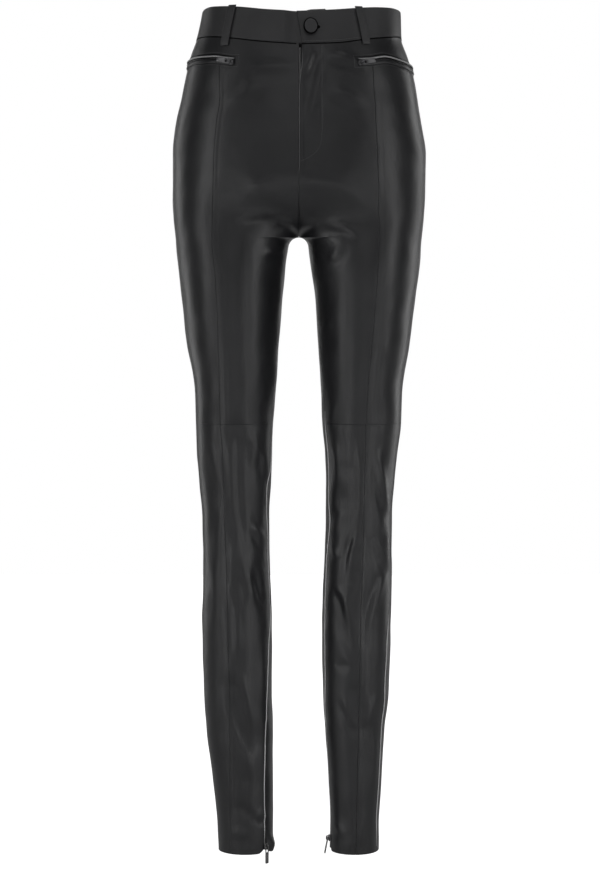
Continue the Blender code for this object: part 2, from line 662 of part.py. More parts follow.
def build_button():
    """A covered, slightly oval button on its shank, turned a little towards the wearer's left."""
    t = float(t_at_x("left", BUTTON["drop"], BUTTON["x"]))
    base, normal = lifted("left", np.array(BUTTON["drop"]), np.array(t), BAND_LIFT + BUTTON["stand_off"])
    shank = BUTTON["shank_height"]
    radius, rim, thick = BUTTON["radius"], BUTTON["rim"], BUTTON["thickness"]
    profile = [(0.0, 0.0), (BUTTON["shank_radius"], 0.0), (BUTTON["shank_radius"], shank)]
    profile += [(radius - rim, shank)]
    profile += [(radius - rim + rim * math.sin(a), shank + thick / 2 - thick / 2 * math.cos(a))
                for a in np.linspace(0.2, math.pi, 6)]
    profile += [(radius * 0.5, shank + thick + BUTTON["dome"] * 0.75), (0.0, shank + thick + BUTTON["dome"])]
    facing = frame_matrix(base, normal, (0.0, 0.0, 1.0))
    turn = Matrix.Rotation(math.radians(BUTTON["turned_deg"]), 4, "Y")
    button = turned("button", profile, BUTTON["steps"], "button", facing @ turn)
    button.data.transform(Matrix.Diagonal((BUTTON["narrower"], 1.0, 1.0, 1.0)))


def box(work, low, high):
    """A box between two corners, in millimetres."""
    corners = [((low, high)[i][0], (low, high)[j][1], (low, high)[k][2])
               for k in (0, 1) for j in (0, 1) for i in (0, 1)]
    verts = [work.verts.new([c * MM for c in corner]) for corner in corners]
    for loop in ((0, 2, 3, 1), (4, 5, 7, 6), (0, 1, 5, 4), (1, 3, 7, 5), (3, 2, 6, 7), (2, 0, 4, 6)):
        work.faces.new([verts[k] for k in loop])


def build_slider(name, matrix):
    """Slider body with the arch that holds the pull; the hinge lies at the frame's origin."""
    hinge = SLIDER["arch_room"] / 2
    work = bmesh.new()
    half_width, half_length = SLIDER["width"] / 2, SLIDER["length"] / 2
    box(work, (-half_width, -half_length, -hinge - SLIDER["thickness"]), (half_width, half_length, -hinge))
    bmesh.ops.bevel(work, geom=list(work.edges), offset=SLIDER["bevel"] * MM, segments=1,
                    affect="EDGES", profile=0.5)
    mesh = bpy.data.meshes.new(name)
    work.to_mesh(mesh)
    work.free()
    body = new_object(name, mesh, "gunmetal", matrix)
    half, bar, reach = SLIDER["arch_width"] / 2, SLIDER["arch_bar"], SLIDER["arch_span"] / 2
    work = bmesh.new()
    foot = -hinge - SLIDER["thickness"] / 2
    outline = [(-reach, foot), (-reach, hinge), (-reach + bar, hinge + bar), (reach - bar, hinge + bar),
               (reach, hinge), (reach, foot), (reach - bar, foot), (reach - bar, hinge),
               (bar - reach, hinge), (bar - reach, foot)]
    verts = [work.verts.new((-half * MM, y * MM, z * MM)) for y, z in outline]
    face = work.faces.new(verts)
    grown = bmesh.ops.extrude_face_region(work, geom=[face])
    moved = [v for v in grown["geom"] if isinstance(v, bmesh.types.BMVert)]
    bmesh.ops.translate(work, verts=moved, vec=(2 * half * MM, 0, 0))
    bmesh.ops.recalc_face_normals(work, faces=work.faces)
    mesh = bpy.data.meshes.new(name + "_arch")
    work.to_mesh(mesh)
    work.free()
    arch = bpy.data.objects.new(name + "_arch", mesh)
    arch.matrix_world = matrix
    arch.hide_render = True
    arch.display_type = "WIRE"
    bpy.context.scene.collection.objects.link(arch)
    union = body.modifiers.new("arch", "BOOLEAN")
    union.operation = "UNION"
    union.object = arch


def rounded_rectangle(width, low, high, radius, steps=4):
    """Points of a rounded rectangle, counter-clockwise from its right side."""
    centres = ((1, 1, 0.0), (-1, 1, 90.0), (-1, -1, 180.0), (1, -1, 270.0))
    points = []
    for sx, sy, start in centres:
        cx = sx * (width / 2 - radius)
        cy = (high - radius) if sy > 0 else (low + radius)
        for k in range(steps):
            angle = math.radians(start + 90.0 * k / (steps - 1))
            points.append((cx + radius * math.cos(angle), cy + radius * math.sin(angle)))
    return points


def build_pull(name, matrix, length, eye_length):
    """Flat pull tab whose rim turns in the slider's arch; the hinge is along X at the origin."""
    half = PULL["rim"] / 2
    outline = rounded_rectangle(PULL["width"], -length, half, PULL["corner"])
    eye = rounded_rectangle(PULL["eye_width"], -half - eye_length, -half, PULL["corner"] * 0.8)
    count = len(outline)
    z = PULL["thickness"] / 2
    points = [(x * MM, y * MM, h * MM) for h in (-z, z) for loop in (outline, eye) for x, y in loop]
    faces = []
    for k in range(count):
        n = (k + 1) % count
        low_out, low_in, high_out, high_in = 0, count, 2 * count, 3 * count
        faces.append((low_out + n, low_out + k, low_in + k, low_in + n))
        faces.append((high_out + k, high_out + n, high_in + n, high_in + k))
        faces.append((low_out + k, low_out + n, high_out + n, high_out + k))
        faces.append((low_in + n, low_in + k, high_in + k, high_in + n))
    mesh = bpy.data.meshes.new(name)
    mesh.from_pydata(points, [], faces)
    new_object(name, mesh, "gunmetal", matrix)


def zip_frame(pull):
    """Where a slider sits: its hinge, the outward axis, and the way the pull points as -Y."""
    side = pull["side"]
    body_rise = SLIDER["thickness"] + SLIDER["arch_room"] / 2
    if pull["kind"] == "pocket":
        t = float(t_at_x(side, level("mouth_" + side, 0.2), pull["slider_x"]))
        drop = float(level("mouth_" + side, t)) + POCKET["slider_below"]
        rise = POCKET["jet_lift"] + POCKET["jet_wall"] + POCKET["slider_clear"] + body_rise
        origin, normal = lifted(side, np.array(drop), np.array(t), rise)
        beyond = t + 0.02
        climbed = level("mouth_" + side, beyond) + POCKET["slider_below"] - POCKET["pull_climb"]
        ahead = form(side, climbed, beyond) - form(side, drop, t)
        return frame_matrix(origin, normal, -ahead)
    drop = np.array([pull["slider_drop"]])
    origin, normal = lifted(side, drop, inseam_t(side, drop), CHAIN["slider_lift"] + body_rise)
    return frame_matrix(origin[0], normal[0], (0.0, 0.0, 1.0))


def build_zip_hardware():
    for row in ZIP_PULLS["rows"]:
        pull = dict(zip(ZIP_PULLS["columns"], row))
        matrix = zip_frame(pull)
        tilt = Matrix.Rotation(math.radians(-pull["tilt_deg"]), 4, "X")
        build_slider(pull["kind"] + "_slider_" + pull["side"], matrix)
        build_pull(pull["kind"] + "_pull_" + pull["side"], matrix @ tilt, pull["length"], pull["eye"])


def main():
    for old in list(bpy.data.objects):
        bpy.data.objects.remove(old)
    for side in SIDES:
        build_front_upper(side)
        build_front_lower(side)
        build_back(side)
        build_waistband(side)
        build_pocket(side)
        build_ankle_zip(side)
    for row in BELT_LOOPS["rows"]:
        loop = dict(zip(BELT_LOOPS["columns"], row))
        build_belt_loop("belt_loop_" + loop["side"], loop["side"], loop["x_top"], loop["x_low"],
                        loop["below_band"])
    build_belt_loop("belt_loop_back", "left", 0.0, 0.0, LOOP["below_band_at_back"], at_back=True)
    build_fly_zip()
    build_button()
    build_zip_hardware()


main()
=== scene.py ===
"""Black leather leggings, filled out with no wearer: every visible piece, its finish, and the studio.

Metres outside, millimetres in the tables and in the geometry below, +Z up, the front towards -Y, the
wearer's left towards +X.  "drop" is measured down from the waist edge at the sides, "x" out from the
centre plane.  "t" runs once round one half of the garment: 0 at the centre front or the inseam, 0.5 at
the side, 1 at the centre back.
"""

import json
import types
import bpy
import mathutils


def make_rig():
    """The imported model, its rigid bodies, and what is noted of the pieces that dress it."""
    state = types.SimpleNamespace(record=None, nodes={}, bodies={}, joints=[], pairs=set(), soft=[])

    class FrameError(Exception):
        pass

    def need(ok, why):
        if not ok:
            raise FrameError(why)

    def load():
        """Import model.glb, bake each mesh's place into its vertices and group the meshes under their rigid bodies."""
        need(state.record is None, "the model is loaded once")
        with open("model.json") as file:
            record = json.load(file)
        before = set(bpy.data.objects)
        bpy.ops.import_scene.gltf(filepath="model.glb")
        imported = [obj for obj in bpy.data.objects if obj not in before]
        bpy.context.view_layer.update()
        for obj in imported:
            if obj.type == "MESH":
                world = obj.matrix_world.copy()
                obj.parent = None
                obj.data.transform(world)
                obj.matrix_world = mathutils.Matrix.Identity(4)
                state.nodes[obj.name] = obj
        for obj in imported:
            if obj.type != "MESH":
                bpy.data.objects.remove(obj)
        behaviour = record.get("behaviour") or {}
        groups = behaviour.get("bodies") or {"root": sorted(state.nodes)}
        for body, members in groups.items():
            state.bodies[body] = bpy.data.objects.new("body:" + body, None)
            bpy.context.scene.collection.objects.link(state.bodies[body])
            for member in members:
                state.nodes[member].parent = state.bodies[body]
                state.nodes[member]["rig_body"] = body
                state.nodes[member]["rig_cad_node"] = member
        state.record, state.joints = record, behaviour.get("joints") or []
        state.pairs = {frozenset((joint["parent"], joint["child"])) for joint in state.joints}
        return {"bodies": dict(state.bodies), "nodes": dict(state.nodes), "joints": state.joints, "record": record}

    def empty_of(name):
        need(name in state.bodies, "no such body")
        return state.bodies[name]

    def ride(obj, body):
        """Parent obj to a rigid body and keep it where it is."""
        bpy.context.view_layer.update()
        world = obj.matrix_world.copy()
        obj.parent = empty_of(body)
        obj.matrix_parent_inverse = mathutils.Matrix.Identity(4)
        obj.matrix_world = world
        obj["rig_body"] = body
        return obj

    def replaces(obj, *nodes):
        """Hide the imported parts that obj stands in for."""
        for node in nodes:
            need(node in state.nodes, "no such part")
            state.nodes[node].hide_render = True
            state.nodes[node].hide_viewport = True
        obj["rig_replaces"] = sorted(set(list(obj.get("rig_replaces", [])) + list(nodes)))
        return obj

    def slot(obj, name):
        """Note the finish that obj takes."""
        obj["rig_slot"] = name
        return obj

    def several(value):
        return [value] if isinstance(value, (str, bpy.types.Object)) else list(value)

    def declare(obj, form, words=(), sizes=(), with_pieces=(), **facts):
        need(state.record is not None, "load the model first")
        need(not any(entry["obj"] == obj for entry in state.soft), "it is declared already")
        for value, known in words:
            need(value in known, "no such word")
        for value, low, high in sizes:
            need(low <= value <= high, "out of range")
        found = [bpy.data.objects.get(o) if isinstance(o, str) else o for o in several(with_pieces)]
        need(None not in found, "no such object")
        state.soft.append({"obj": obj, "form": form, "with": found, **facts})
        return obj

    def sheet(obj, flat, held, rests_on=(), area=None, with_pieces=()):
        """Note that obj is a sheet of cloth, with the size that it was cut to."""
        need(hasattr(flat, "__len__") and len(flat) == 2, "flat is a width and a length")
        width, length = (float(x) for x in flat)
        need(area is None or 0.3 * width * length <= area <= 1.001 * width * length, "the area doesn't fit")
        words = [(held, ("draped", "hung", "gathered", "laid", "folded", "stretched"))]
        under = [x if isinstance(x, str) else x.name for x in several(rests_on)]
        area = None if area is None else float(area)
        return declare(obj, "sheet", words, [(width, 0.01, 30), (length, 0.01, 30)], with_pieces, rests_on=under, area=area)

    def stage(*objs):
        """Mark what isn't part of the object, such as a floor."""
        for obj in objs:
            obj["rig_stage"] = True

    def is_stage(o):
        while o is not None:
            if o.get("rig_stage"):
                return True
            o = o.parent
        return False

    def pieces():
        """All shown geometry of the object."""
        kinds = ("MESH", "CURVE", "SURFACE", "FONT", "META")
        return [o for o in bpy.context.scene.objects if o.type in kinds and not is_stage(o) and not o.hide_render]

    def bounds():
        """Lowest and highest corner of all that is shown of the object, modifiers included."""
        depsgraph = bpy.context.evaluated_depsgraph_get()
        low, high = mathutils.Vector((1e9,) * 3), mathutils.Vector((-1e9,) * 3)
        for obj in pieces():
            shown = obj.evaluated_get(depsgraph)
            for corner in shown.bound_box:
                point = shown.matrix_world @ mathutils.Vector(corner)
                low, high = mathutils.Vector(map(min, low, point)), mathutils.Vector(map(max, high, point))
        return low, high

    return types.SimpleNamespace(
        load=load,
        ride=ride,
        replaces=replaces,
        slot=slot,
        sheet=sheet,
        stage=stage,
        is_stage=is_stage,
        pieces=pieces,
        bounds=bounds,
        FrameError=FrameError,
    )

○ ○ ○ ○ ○

Exercise details
Reproduce verbatim only this range: the first line of the material through the line that contains "work.faces.new([verts[k] for k", inclusive.

Written reply
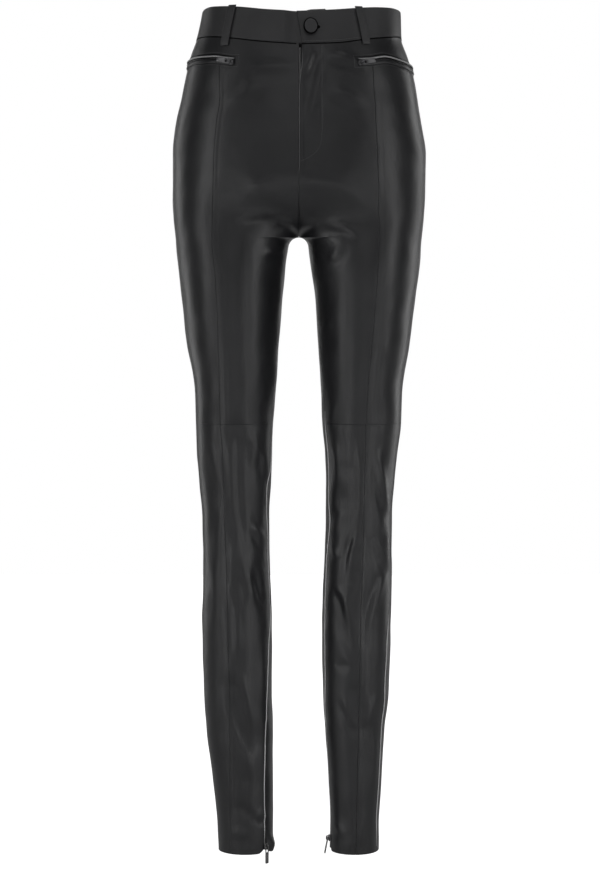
Continue the Blender code for this object: part 2, from line 662 of part.py. More parts follow.
def build_button():
    """A covered, slightly oval button on its shank, turned a little towards the wearer's left."""
    t = float(t_at_x("left", BUTTON["drop"], BUTTON["x"]))
    base, normal = lifted("left", np.array(BUTTON["drop"]), np.array(t), BAND_LIFT + BUTTON["stand_off"])
    shank = BUTTON["shank_height"]
    radius, rim, thick = BUTTON["radius"], BUTTON["rim"], BUTTON["thickness"]
    profile = [(0.0, 0.0), (BUTTON["shank_radius"], 0.0), (BUTTON["shank_radius"], shank)]
    profile += [(radius - rim, shank)]
    profile += [(radius - rim + rim * math.sin(a), shank + thick / 2 - thick / 2 * math.cos(a))
                for a in np.linspace(0.2, math.pi, 6)]
    profile += [(radius * 0.5, shank + thick + BUTTON["dome"] * 0.75), (0.0, shank + thick + BUTTON["dome"])]
    facing = frame_matrix(base, normal, (0.0, 0.0, 1.0))
    turn = Matrix.Rotation(math.radians(BUTTON["turned_deg"]), 4, "Y")
    button = turned("button", profile, BUTTON["steps"], "button", facing @ turn)
    button.data.transform(Matrix.Diagonal((BUTTON["narrower"], 1.0, 1.0, 1.0)))


def box(work, low, high):
    """A box between two corners, in millimetres."""
    corners = [((low, high)[i][0], (low, high)[j][1], (low, high)[k][2])
               for k in (0, 1) for j in (0, 1) for i in (0, 1)]
    verts = [work.verts.new([c * MM for c in corner]) for corner in corners]
    for loop in ((0, 2, 3, 1), (4, 5, 7, 6), (0, 1, 5, 4), (1, 3, 7, 5), (3, 2, 6, 7), (2, 0, 4, 6)):
        work.faces.new([verts[k] for k in loop])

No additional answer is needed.